On health care, Obama and his party are in an almost impossible situation. If they press ahead, as Nancy Pelosi and others are urging, the cliff awaits them in November. But if they abandon their project, what will they run on in November? It’s a mess of their own making, of course, so completely did they misread the election of 2008. What better evidence of the endurance of principles of sound, limited government that some two centuries later, The Tea Party has come home to Boston.
Reforming the GOP
This morning, Politico Arena asks:
Do you take Glenn Beck’s “new national movement” seriously? Is the GOP establishment letting itinerant celebrities and talk show stars set the party’s agenda?
As Winston Churchill understood, democracy is messy (and, as in his case, sometimes ungrateful). Glenn Beck is no William F. Buckley Jr. But then, “Joe the Plumber” probably never read National Review, which like most other journals of “high opinion” was never self-sustaining. Liberals today, their noses in the air Obama style, look across America from the vantage of the famous New Yorker cover and see pitchfork brigades, forgetting that those who fill the brigades generally love America, which is more than can be said of some of the baggage that has surrounded Obama.
There is a problem in the Republican Party, to be sure. Nominally the party of limited constitutional government, it recently gave us two presidents from the same family – one standing for a “kinder and gentler” government, the other for “compassionate conservatism” — plus a career Senate nominee for president, none of whom ever really understood the party’s core principles, much less nourished them as they must be nourished from generation to generation. As a result, the party has been hollowed out intellectually and spiritually, and into that vacuum, which nature abhors, has poured an assortment of people, most from outside the party.

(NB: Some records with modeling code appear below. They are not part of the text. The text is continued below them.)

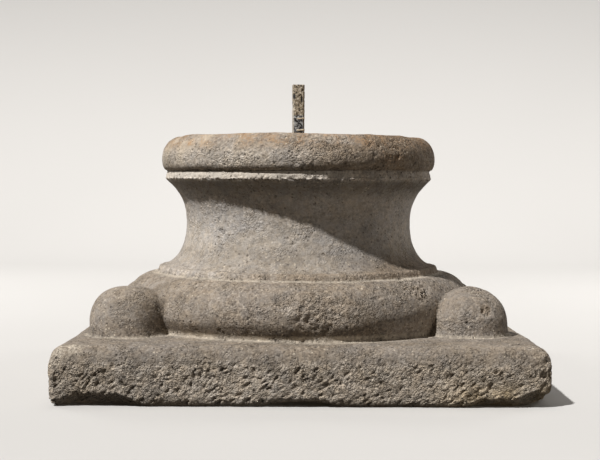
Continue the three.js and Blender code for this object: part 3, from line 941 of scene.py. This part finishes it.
# Grime, darker and browner patches and the stains, with painted shade and light among them. All of the lower
# stone is darker, and so are the upper stone's ledges, but not the rough band. The hollow is cooler, and
# darkened towards its top by painted shade under the upper fillet.
def stained(fields, colour):
    dressed, skyward = fields["dressed"], fields["skyward"]
    lowStone = spread(fields, "lowStone")
    cleanHigh = scaled(skyward, *stoneLook["cleanHigh"])
    cleanLow = scaled(skyward, *stoneLook["cleanLow"])
    clean = scaled(less(cleanLow, cleanHigh), lowStone, cleanHigh)
    clean = scaled(less(stoneLook["cleanBand"], clean), dressed, clean)
    colour = mixed(1.0, colour, mixed(clean, tints["grimy"], tints["clean"]), "MULTIPLY")
    colour = tinted(dressed, colour, "earthy")
    colour = tinted(times(fields["inHollow"], stoneLook["hollowBlue"]), colour, "bluish")
    # Painted shade at the top of the hollow, under the upper fillet.
    colour = tinted(spread(fields, "shadeUnderFillet"), colour, "shadeUnderFillet")
    # The lower fillet is grimed across its front, and on its right it carries painted shadow of the upper
    # roll. The
    # lower roll is paler on its sunlit front: painted light.
    colour = tinted(heaviest(fields, "face", "rollShadowOnFillet"), colour, "brownDarkening")
    # Painted light on the lower roll's sunlit front.
    colour = tinted(spread(fields, "litLowerRoll"), colour, "paintedLight")
    # The upper roll: darker and browner towards the right and low down, darker under its belly, cream on the
    # left and ochre on top.
    fields["upTo"] = heaviest(fields, "darkeningLow", "darkeningRight")
    colour = tinted(spread(fields, "brownDarkening"), colour, "brownDarkening")
    colour = tinted(spread(fields, "under"), colour, "dirtAndShade")
    spread(fields, "onRoll")
    # Painted shade on the left knob's shaded right side and at its foot.
    leftKnobShade = times(heaviest(fields, "leftKnobShadeSide", "leftKnobShadeFoot"), spread(fields, "leftKnobShade"))
    # Painted shade under the lower roll, with darkening at both ends of the upper roll's underside and on the
    # rough band's left.
    dirtAndShadeShare = heaviest(fields, "below", "turningLeft", "turningRight", "bandLeft")
    colour = tinted(most(dirtAndShadeShare, leftKnobShade), colour, "dirtAndShade")
    colour = mixed(spread(fields, "cream"), colour, stoneLook["cream"])
    ochre = times(heaviest(fields, "ochreTop", "ochreSpot"), spread(fields, "ochreGrain"))
    colour = mixed(ochre, colour, mixed(stoneLook["ochreDepth"], stoneLook["ochre"], colour, "MULTIPLY"))
    spread(fields, "fillet")
    # Tan round the chip, straw low on the right, and chalk on the upper fillet, which is partly a painted
    # highlight.
    for stain in ("tan", "straw", "chalkAndHighlight"):
        colour = mixed(spread(fields, stain), colour, stoneLook[stain])
    return colour


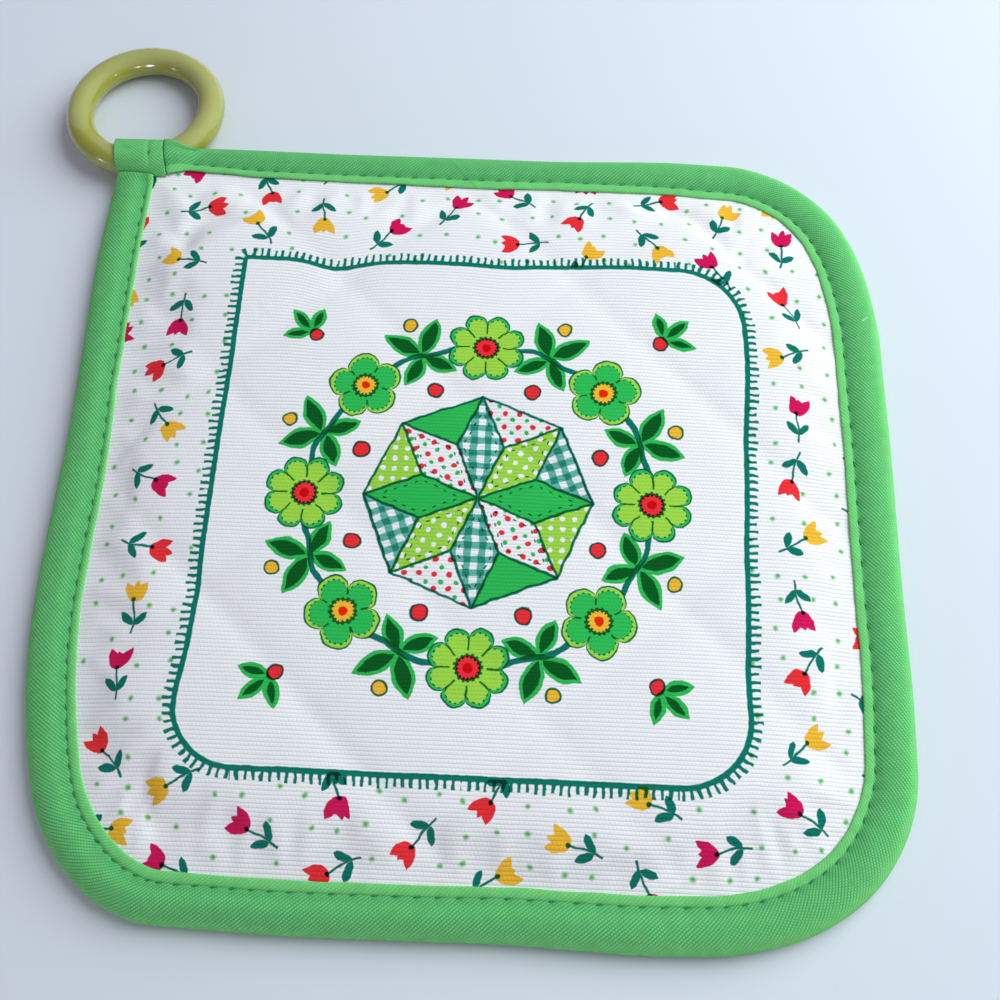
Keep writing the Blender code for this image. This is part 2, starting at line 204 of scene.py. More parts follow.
def pad_form(edge):
    """The face and the back as two grids whose rings follow the edge, joined round their rims."""
    insets, undersides, faces = np.array(PAD_PROFILE).T
    bearings = np.arctan2(edge[:, 1], edge[:, 0])
    reaches = np.hypot(*edge.T)
    order = np.argsort(bearings)
    mesh = bmesh.new()
    held = mesh.verts.layers.float.new("held")
    flat = mesh.verts.layers.float_vector.new("flat")
    for heights, is_face in ((undersides, False), (faces, True)):
        made = bmesh.ops.create_grid(mesh, x_segments=2 * PAD_ROWS, y_segments=2 * PAD_ROWS, size=1.0)
        for vertex in made["verts"]:
            ring = max(abs(vertex.co.x), abs(vertex.co.y))
            bearing = atan2(vertex.co.y, vertex.co.x)
            inset = insets[0] + (1.0 - ring) * (SIDE_LEFT - insets[0])
            reach = np.interp(bearing, bearings[order], reaches[order], period=2 * pi)
            scale = max(0.0, 1.0 - inset / SIDE_LEFT)
            x, y = reach * scale * cos(bearing), reach * scale * sin(bearing)
            from_ring = hypot(x - RING_X, y - RING_Y)
            if from_ring < PAD_KEEPS_OFF:
                x = RING_X + (x - RING_X) * PAD_KEEPS_OFF / from_ring
                y = RING_Y + (y - RING_Y) * PAD_KEEPS_OFF / from_ring
            distances = np.hypot(edge[:, 0] - x, edge[:, 1] - y)
            nearest = int(distances.argmin())
            true_inset = distances[nearest]
            height = np.interp(true_inset, insets, heights)
            if is_face:
                height += puckers(nearest * EDGE_STEP, true_inset) - quilting(x, y, true_inset)
                vertex[held] = 1.0 - eased(true_inset, HELD_INSET, FREE_INSET)
            else:
                vertex[held] = 1.0
            vertex.co = (x, y, height)
            vertex[flat] = (*on_flat_cloth(x, y), 0.0)
        if not is_face:
            bmesh.ops.reverse_faces(mesh, faces=mesh.faces[:])
            for face in mesh.faces:
                face.material_index = 1
    rims = [each for each in mesh.edges if each.is_boundary]
    bmesh.ops.bridge_loops(mesh, edges=rims)
    bmesh.ops.recalc_face_normals(mesh, faces=mesh.faces[:])
    cloth = mesh.loops.layers.uv.new("cloth")
    for face in mesh.faces:
        for corner in face.loops:
            corner[cloth].uv = corner.vert[flat][:2]
    return mesh


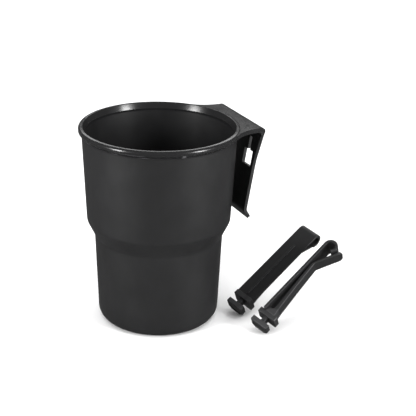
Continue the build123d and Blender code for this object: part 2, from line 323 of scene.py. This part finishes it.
def column_y(column, half):
    kind, value = column
    if kind == "w":
        return value * half
    return value * (1 + max(0.0, half - SPREAD_FROM) * SPREAD)


def flange_point(column, share, x_end):
    # a point that share of the way from the cup's wall to the fold; the half width follows
    # from x and x from the half width, so a few rounds settle both
    half = FLANGE_HALF_MAX
    for _ in range(7):
        y = column_y(column, half)
        x_start = sqrt(max(0.0, FLANGE_START_R ** 2 - y * y))
        x = x_start + (x_end - x_start) * share
        half = min(FLANGE_HALF_MAX, flange_half(x))
    return x, y


def in_keyhole(y, s_from, s_to):
    off = abs(abs(y) - KEY_Y)
    slack = 0.01
    in_slot = off < SLOT_W / 2 and SLOT_TOP - slack < s_from and s_to < KEY_TOP + slack
    in_window = off < KEY_W / 2 and KEY_TOP - slack < s_from and s_to < KEY_LOW + slack
    return in_slot or in_window


def key_edge_weight(p):
    # the keyholes' edges are crisper than the strip's own
    near_y = abs(abs(p.y) - KEY_Y) < KEY_W / 2 + 0.3
    near_z = TOP - KEY_LOW - 1.5 < p.z < TOP - SLOT_TOP
    return KEY_EDGE_SHARE if near_y and near_z else 1.0


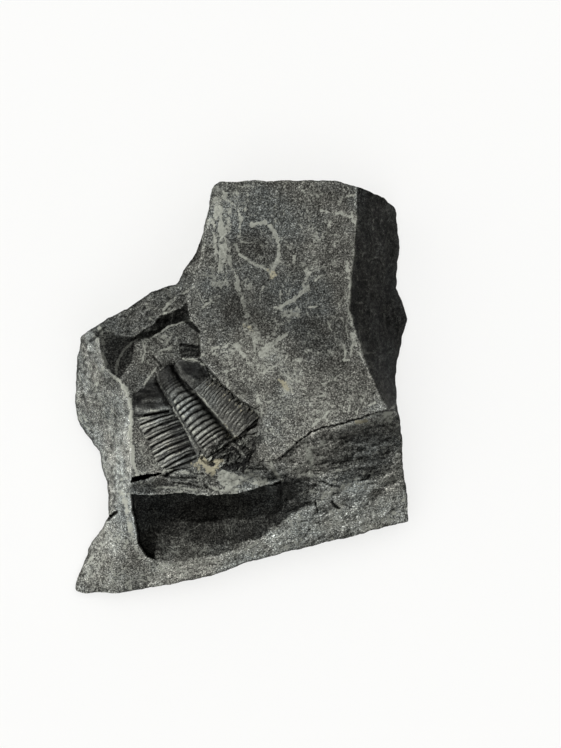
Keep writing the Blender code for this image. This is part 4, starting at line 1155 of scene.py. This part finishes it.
def makeFloor():
    finish, _, shader = newFinish("paleFloor")
    shader.inputs["Base Color"].default_value = floorValues["colour"]
    shader.inputs["Roughness"].default_value = floorValues["roughness"]
    bm = bmesh.new()
    bmesh.ops.create_grid(bm, x_segments=1, y_segments=1, size=floorValues["half"])
    floor = makeObject("floor", bm, finish)
    return floor


def makeCamera():
    data = bpy.data.cameras.new("camera")
    camera = placed("camera", data)
    camera.location = (photo["lookAt"][0] * mm, photo["lookAt"][1] * mm, photo["height"] * mm)
    data.sensor_width = 36.0
    data.lens = data.sensor_width * photo["height"] / (photo["longSide"] * photo["mmPerPixel"])
    data.clip_start = 0.01
    bpy.context.scene.camera = camera


def makeSun(name, strength, angle, towards, elevation):
    data = bpy.data.lights.new(name, "SUN")
    data.energy = strength
    data.angle = math.radians(angle)
    sun = placed(name, data)
    side = Vector(towards).normalized() * math.cos(math.radians(elevation))
    toward = Vector((side.x, side.y, math.sin(math.radians(elevation))))
    sun.rotation_euler = toward.to_track_quat("Z", "Y").to_euler()
    return sun


def makeLights(floor, pieces):
    # a low key light from the upper left on the stone, an even light on the floor, a weak fill all round
    values = lightValues
    key = makeSun("key", values["key"], values["keyAngle"], values["towards"], values["elevation"])
    even = makeSun("floorLight", values["floor"], 90.0, (0, 1), 80.0)
    even.data.use_shadow = False
    for sun, lit in ((key, pieces), (even, [floor])):
        group = bpy.data.collections.new(sun.name + "Receivers")
        for piece in lit:
            group.objects.link(piece)
        sun.light_linking.receiver_collection = group
    world = bpy.data.worlds.new("studio")
    world.use_nodes = True
    background = world.node_tree.nodes["Background"]
    background.inputs["Color"].default_value = (1, 1, 1, 1)
    background.inputs["Strength"].default_value = values["fill"]
    bpy.context.scene.world = world


makeCamera()
floorPiece = makeFloor()
bpy.context.scene.view_settings.view_transform = "Standard"
grain = grainGroup()
rockPiece = makeRock(stoneMaterial("shaleStone", shaleValues, grain))
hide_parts("shale_matrix")
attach(rockPiece, "root")
shellPiece = makeShell(stoneMaterial("shellStone", shellValues, grain))
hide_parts("trilobite")
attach(shellPiece, "root")
makeLights(floorPiece, [rockPiece, shellPiece])
for piece in (rockPiece, shellPiece):
    print(piece.name, sum(len(face.vertices) - 2 for face in piece.data.polygons), "triangles")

The struggle in democracies between intellectual rigor and populism is as old as that between Socrates and the sophists. We all know the dangers of populist demagoguery. But there is also great danger in rule by elites, which are hardly immune from demagogy and outright fraud (witness the “accounting” in the current health care debate). Achieving that balance is often difficult and messy. But I for one am encouraged by this populist movement to reform the Republican Party. I know, for example, that at the Orlando rally The New York Times referenced this past Saturday, people passed out copies of the Cato Institute’s pocket Constitution, which includes the Declaration of Independence and my preface relating the two documents with respect to their underlying principles. The people who attended the April 15 tea parties and the September 12 march on Washington were ordinary Americans who understand that something is fundamentally wrong, constitutionally, with the direction the country has taken over the past two decades, at least. They see the Republican Party, in our two-party system, as the more likely institution for changing that, but not as the party is presently constituted. Still, there are people within the party who give hope and are ready to take over. Populists working outside the party, together with those of us who do “politics” (broadly understood) for a living, may just be the spark that enables that to happen.